Your task is to give the data again, exactly, with every line intact.

• Provided data:
——

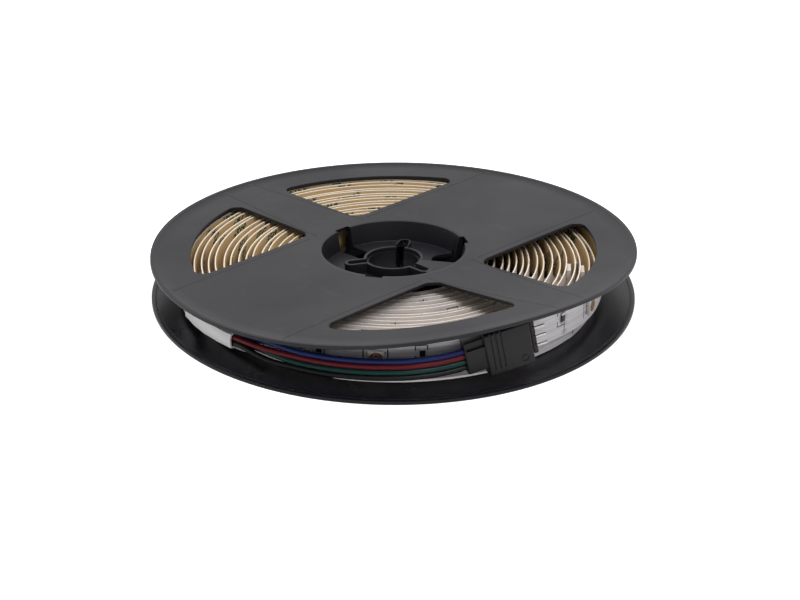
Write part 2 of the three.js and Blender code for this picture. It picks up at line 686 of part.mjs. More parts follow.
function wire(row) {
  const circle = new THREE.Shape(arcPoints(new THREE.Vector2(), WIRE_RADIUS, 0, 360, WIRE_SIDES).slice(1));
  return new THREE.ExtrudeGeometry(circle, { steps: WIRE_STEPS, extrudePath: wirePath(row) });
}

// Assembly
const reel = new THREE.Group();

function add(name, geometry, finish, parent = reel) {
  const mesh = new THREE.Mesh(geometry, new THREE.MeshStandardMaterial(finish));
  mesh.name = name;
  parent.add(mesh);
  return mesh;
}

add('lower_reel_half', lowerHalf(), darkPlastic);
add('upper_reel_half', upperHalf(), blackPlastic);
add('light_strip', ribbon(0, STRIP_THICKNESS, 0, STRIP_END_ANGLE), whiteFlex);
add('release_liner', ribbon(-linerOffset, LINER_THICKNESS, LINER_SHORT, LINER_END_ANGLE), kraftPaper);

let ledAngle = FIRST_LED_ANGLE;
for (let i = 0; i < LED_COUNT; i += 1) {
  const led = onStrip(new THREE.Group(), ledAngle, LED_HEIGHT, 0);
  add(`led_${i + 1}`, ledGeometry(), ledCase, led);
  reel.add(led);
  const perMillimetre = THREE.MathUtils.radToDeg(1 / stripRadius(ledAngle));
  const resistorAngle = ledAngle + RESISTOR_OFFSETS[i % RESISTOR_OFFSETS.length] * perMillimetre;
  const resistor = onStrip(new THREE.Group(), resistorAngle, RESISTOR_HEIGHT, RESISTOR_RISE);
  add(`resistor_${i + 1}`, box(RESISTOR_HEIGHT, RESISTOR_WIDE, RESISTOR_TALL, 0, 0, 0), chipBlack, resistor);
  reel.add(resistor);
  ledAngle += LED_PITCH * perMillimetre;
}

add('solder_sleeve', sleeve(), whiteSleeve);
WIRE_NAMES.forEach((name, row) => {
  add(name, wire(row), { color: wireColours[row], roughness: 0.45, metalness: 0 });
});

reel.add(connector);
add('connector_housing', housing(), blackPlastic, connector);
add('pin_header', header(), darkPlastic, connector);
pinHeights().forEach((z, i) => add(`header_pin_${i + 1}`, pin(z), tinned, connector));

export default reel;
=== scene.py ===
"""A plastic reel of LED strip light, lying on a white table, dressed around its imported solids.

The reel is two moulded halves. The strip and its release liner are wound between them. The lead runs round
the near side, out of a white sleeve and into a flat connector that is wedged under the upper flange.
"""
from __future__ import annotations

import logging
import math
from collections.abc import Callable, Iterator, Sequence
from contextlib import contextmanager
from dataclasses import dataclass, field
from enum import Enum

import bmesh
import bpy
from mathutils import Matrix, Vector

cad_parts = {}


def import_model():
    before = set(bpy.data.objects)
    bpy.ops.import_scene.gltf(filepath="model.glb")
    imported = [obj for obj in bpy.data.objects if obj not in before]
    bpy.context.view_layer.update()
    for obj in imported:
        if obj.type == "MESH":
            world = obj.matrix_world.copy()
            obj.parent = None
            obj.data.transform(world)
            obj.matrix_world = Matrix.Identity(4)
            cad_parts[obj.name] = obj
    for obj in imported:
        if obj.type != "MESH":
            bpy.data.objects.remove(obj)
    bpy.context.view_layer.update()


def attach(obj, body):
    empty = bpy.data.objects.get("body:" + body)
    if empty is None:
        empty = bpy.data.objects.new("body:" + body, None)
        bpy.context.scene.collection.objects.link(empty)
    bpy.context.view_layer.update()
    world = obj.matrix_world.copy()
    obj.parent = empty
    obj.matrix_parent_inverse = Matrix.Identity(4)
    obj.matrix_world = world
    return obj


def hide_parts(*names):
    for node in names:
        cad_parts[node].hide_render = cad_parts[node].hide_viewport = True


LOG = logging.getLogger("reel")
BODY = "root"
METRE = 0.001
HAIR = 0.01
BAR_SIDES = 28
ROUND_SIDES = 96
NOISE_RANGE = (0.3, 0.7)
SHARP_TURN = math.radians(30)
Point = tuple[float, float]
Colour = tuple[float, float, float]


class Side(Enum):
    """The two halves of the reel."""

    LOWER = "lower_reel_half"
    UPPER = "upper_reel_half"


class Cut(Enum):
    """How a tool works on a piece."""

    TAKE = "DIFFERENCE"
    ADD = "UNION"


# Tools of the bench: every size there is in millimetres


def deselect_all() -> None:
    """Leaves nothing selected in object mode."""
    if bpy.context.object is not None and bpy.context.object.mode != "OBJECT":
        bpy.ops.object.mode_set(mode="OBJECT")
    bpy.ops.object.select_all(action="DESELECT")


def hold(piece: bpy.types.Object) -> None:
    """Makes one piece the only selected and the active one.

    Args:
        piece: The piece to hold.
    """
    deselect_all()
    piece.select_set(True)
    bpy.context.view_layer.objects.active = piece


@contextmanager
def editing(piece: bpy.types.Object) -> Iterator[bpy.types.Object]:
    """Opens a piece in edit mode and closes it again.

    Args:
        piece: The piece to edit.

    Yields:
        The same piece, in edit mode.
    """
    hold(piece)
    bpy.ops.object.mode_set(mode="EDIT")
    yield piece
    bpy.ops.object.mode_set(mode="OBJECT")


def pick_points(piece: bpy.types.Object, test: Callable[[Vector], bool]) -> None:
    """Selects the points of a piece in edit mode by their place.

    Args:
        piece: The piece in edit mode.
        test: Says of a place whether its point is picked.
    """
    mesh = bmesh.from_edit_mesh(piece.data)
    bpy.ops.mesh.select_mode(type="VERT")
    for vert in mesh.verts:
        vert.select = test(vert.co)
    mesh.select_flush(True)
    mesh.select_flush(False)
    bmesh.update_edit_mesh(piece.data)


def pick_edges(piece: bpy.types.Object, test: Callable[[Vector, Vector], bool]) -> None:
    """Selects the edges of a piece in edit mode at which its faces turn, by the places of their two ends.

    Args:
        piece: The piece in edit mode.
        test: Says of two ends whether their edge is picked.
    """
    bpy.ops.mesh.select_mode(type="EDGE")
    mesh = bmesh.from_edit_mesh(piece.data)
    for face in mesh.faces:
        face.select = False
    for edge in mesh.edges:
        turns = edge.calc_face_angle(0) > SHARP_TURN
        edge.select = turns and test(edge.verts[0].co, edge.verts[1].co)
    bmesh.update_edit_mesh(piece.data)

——

• Complete response:
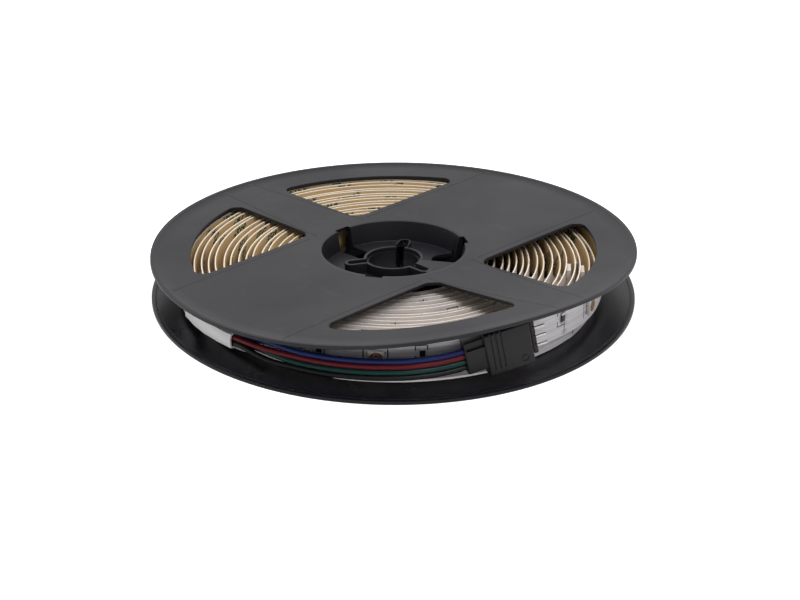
Write part 2 of the three.js and Blender code for this picture. It picks up at line 686 of part.mjs. More parts follow.
function wire(row) {
  const circle = new THREE.Shape(arcPoints(new THREE.Vector2(), WIRE_RADIUS, 0, 360, WIRE_SIDES).slice(1));
  return new THREE.ExtrudeGeometry(circle, { steps: WIRE_STEPS, extrudePath: wirePath(row) });
}

// Assembly
const reel = new THREE.Group();

function add(name, geometry, finish, parent = reel) {
  const mesh = new THREE.Mesh(geometry, new THREE.MeshStandardMaterial(finish));
  mesh.name = name;
  parent.add(mesh);
  return mesh;
}

add('lower_reel_half', lowerHalf(), darkPlastic);
add('upper_reel_half', upperHalf(), blackPlastic);
add('light_strip', ribbon(0, STRIP_THICKNESS, 0, STRIP_END_ANGLE), whiteFlex);
add('release_liner', ribbon(-linerOffset, LINER_THICKNESS, LINER_SHORT, LINER_END_ANGLE), kraftPaper);

let ledAngle = FIRST_LED_ANGLE;
for (let i = 0; i < LED_COUNT; i += 1) {
  const led = onStrip(new THREE.Group(), ledAngle, LED_HEIGHT, 0);
  add(`led_${i + 1}`, ledGeometry(), ledCase, led);
  reel.add(led);
  const perMillimetre = THREE.MathUtils.radToDeg(1 / stripRadius(ledAngle));
  const resistorAngle = ledAngle + RESISTOR_OFFSETS[i % RESISTOR_OFFSETS.length] * perMillimetre;
  const resistor = onStrip(new THREE.Group(), resistorAngle, RESISTOR_HEIGHT, RESISTOR_RISE);
  add(`resistor_${i + 1}`, box(RESISTOR_HEIGHT, RESISTOR_WIDE, RESISTOR_TALL, 0, 0, 0), chipBlack, resistor);
  reel.add(resistor);
  ledAngle += LED_PITCH * perMillimetre;
}

add('solder_sleeve', sleeve(), whiteSleeve);
WIRE_NAMES.forEach((name, row) => {
  add(name, wire(row), { color: wireColours[row], roughness: 0.45, metalness: 0 });
});

reel.add(connector);
add('connector_housing', housing(), blackPlastic, connector);
add('pin_header', header(), darkPlastic, connector);
pinHeights().forEach((z, i) => add(`header_pin_${i + 1}`, pin(z), tinned, connector));

export default reel;
=== scene.py ===
"""A plastic reel of LED strip light, lying on a white table, dressed around its imported solids.

The reel is two moulded halves. The strip and its release liner are wound between them. The lead runs round
the near side, out of a white sleeve and into a flat connector that is wedged under the upper flange.
"""
from __future__ import annotations

import logging
import math
from collections.abc import Callable, Iterator, Sequence
from contextlib import contextmanager
from dataclasses import dataclass, field
from enum import Enum

import bmesh
import bpy
from mathutils import Matrix, Vector

cad_parts = {}


def import_model():
    before = set(bpy.data.objects)
    bpy.ops.import_scene.gltf(filepath="model.glb")
    imported = [obj for obj in bpy.data.objects if obj not in before]
    bpy.context.view_layer.update()
    for obj in imported:
        if obj.type == "MESH":
            world = obj.matrix_world.copy()
            obj.parent = None
            obj.data.transform(world)
            obj.matrix_world = Matrix.Identity(4)
            cad_parts[obj.name] = obj
    for obj in imported:
        if obj.type != "MESH":
            bpy.data.objects.remove(obj)
    bpy.context.view_layer.update()


def attach(obj, body):
    empty = bpy.data.objects.get("body:" + body)
    if empty is None:
        empty = bpy.data.objects.new("body:" + body, None)
        bpy.context.scene.collection.objects.link(empty)
    bpy.context.view_layer.update()
    world = obj.matrix_world.copy()
    obj.parent = empty
    obj.matrix_parent_inverse = Matrix.Identity(4)
    obj.matrix_world = world
    return obj


def hide_parts(*names):
    for node in names:
        cad_parts[node].hide_render = cad_parts[node].hide_viewport = True


LOG = logging.getLogger("reel")
BODY = "root"
METRE = 0.001
HAIR = 0.01
BAR_SIDES = 28
ROUND_SIDES = 96
NOISE_RANGE = (0.3, 0.7)
SHARP_TURN = math.radians(30)
Point = tuple[float, float]
Colour = tuple[float, float, float]


class Side(Enum):
    """The two halves of the reel."""

    LOWER = "lower_reel_half"
    UPPER = "upper_reel_half"


class Cut(Enum):
    """How a tool works on a piece."""

    TAKE = "DIFFERENCE"
    ADD = "UNION"


# Tools of the bench: every size there is in millimetres


def deselect_all() -> None:
    """Leaves nothing selected in object mode."""
    if bpy.context.object is not None and bpy.context.object.mode != "OBJECT":
        bpy.ops.object.mode_set(mode="OBJECT")
    bpy.ops.object.select_all(action="DESELECT")


def hold(piece: bpy.types.Object) -> None:
    """Makes one piece the only selected and the active one.

    Args:
        piece: The piece to hold.
    """
    deselect_all()
    piece.select_set(True)
    bpy.context.view_layer.objects.active = piece


@contextmanager
def editing(piece: bpy.types.Object) -> Iterator[bpy.types.Object]:
    """Opens a piece in edit mode and closes it again.

    Args:
        piece: The piece to edit.

    Yields:
        The same piece, in edit mode.
    """
    hold(piece)
    bpy.ops.object.mode_set(mode="EDIT")
    yield piece
    bpy.ops.object.mode_set(mode="OBJECT")


def pick_points(piece: bpy.types.Object, test: Callable[[Vector], bool]) -> None:
    """Selects the points of a piece in edit mode by their place.

    Args:
        piece: The piece in edit mode.
        test: Says of a place whether its point is picked.
    """
    mesh = bmesh.from_edit_mesh(piece.data)
    bpy.ops.mesh.select_mode(type="VERT")
    for vert in mesh.verts:
        vert.select = test(vert.co)
    mesh.select_flush(True)
    mesh.select_flush(False)
    bmesh.update_edit_mesh(piece.data)


def pick_edges(piece: bpy.types.Object, test: Callable[[Vector, Vector], bool]) -> None:
    """Selects the edges of a piece in edit mode at which its faces turn, by the places of their two ends.

    Args:
        piece: The piece in edit mode.
        test: Says of two ends whether their edge is picked.
    """
    bpy.ops.mesh.select_mode(type="EDGE")
    mesh = bmesh.from_edit_mesh(piece.data)
    for face in mesh.faces:
        face.select = False
    for edge in mesh.edges:
        turns = edge.calc_face_angle(0) > SHARP_TURN
        edge.select = turns and test(edge.verts[0].co, edge.verts[1].co)
    bmesh.update_edit_mesh(piece.data)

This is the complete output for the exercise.